Hearing a “no” here, again, isn’t a hard elimination. Not every company needs something like this, not every company has a service level requirement on their software that requires this role. If the program does exist, digging into why it was set up, and digging into why the person who is running it is running it can be a really good indicator of a healthy and mature attitude towards on-call.

Generally speaking, is the number of incidents that engineers are dealing with out of hours going up or down?
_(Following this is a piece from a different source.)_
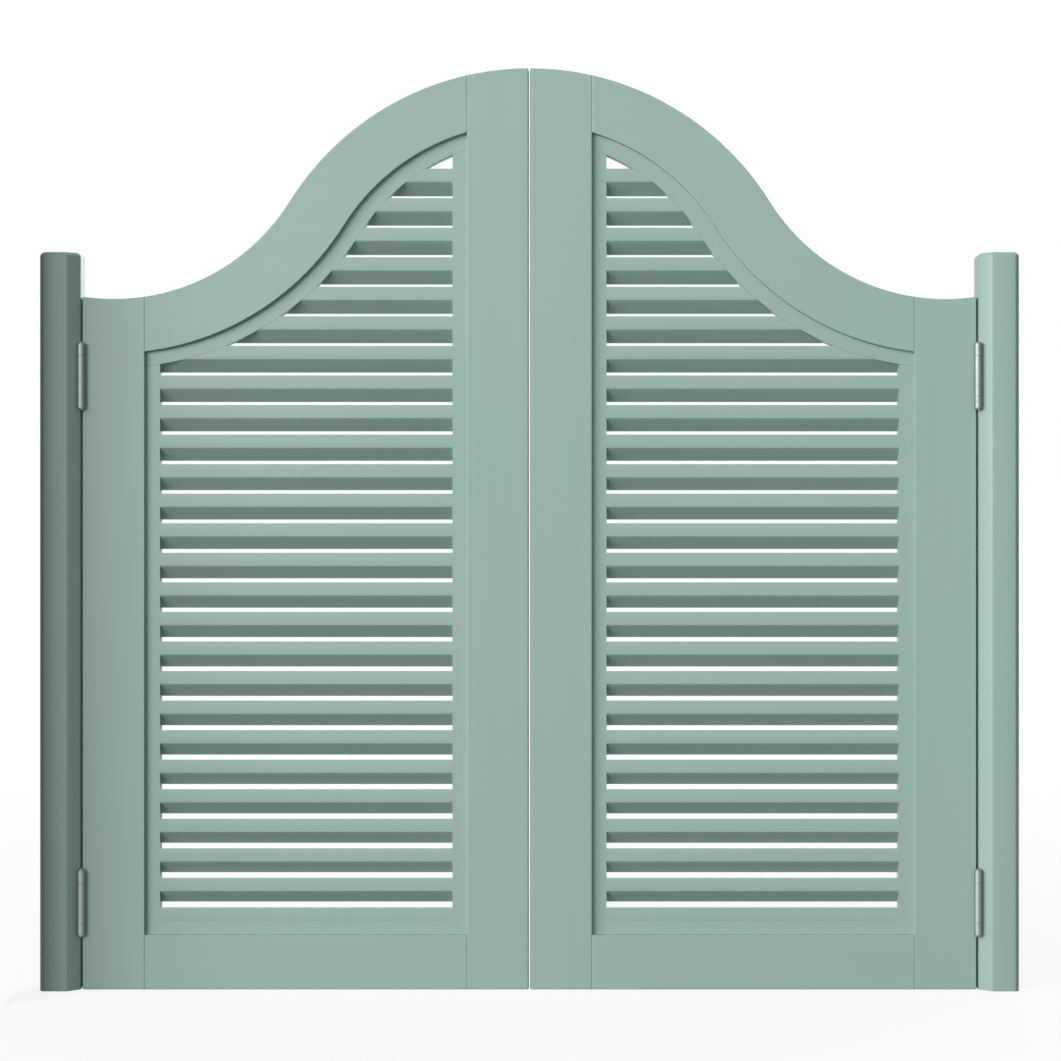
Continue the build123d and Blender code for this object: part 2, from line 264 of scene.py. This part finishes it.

This is really the start of a discussion. Based on the answer that you hear you’ll want to ask what specific steps are being taken to improve the situation, what new practises the organisation is using, etc. Are your engineering leaders concerned with the state of this at all? Do they know? What are they doing to personally improve the lives of the engineers on the ground? Are those engineering leaders feeling any of the pain? Use this one as a point to establish whether or not you’re likely to encounter increasing or decreasing pain. I’ve not got a whole lot more to say here, because repeatedly asking “why?” at this stage is basically the best way to go.

Conclusion

This first round of questions will give you some insight in to the maturity of a specific organization’s on-call practise. If you hear strong consistent answers that have been clearly thought about through all these questions, that’s a really good sign. If you come away from the discussion worried, that’s something to follow up in with further conversations. I’ve found that when people are on top of on-call, you can bare it out really quickly. I do hope this is useful for you and helps you start to build a framework about what a good on call practice might look like for you.